Его музыка звучит сегодня повсюду — как серьезная, так и легкая. Такие издания, как «Нью-Йорк Таймс», сравнивают его с Леонардом Бернстайном. Он умудряется жить и в России, и в Америке. Писать музыку, книги, путешествовать, придумывать все новые и новые проекты и вести передачи на телевидении… Вы, конечно же, узнали, это — Александр Журбин.
— Александр Борисович, давайте начнем издалека — с ваших предков. Кем были? Чем занимались?

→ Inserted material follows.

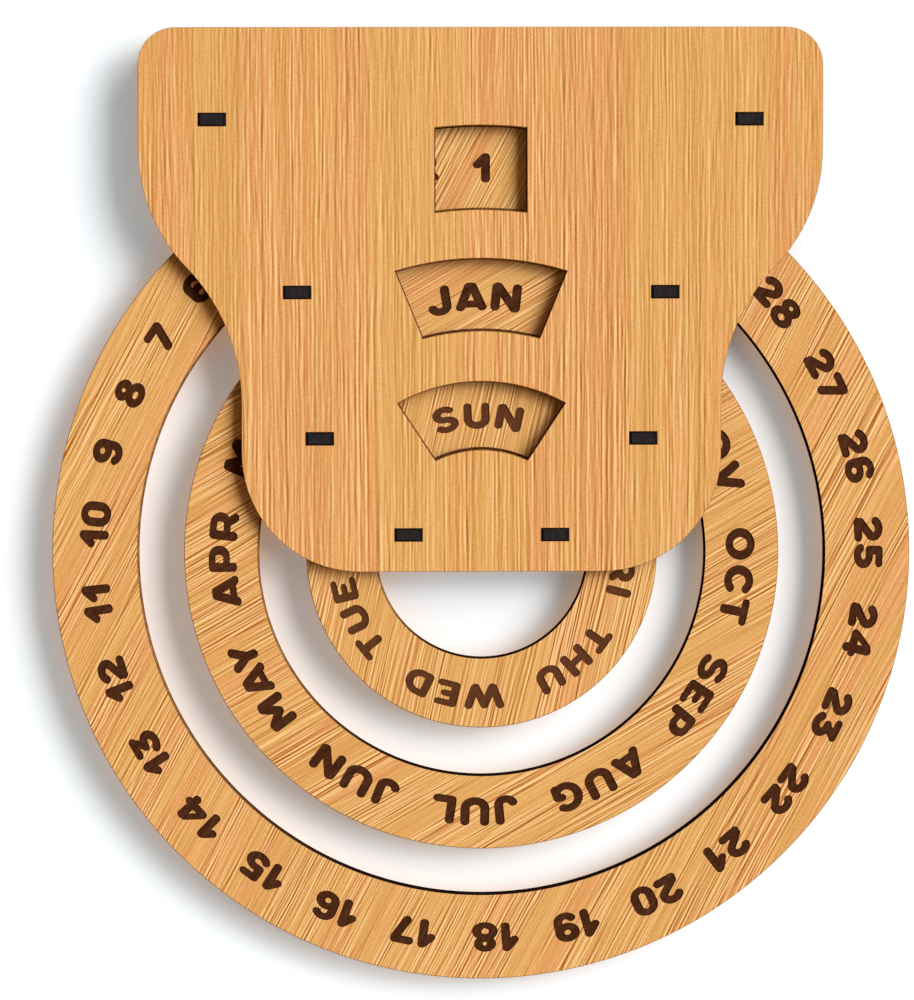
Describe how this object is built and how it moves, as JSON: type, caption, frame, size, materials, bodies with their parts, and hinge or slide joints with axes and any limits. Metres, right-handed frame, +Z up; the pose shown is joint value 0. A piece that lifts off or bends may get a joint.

— Насколько я знаю, у меня в роду все были евреями. Во всяком случае, я не слышал, чтобы кто-то из моих прямых предков отклонялся от еврейской линии. Это уже новые поколения семьи женились и выходили замуж за русских, украинцев, узбеков, англичан. Но, насколько я могу судить, моя кровь чиста от всяких примесей, уж не знаю, хорошо это, или плохо. Говорят, что смешение дает иногда интересный результат. Но уж как вышло, так и вышло — тут изменить ничего невозможно.
Предки мои были самых разных профессий: юристы, бухгалтеры, инженеры, лесники. Однако никто из них не претендовал на место в высшем обществе. Места их проживания — Одесса, Николаев, Сумы, Щорс, Харьков, Чернигов. Семья была огромная — у дедов было по 5-6 детей. Если посмотреть на карту, все эти места расположены в Черте оседлости, что неудивительно. Моя мама родилась в селе Новоукраинка Кировоградской области. Я никогда там не был и даже не знаю, существует ли это село сейчас. Но, посмотрев всемогущий Google, я узнал, что это место не только существует, но с 1938 года там живет двадцать тысяч человек, со своими больницами, школами и прочими признаками человеческого жилья. Может, когда-нибудь судьба занесет меня туда. В своих неопубликованных воспоминаниях мамочка пишет, что это было прелестное пасторальное житье: «А за нашим домом было просто поле, расцвеченное разными цветами — маками, васильками и пахучими травами. Это была картина прекрасной природы с дурманящими, чудесными запахами. Здесь дети собирали букеты цветов и дарили их невестам, за что получали гостинцы в виде леденцов, других карамелек, орешков и пряников». Папа никаких мемуаров не оставил. Он родился в городе Николаеве, какую-то часть жизни провел в Одессе, где познакомился с мамой, и там же они поженились. И папа, и мама были инженерами (папа в области физики, а мама — в области химии). Никаких особых регалий и достижений у них не было. Максимум чего достиг папа — пост замдиректора какого-то мелкого завода, а мама и вообще по большей части была домохозяйкой. Но зато мама была очень музыкальна и передала эту музыкальность моему брату и мне. Брат — очень крупный музыкант, альтист, профессор Мичиганского университета. И все дети у нас музыканты.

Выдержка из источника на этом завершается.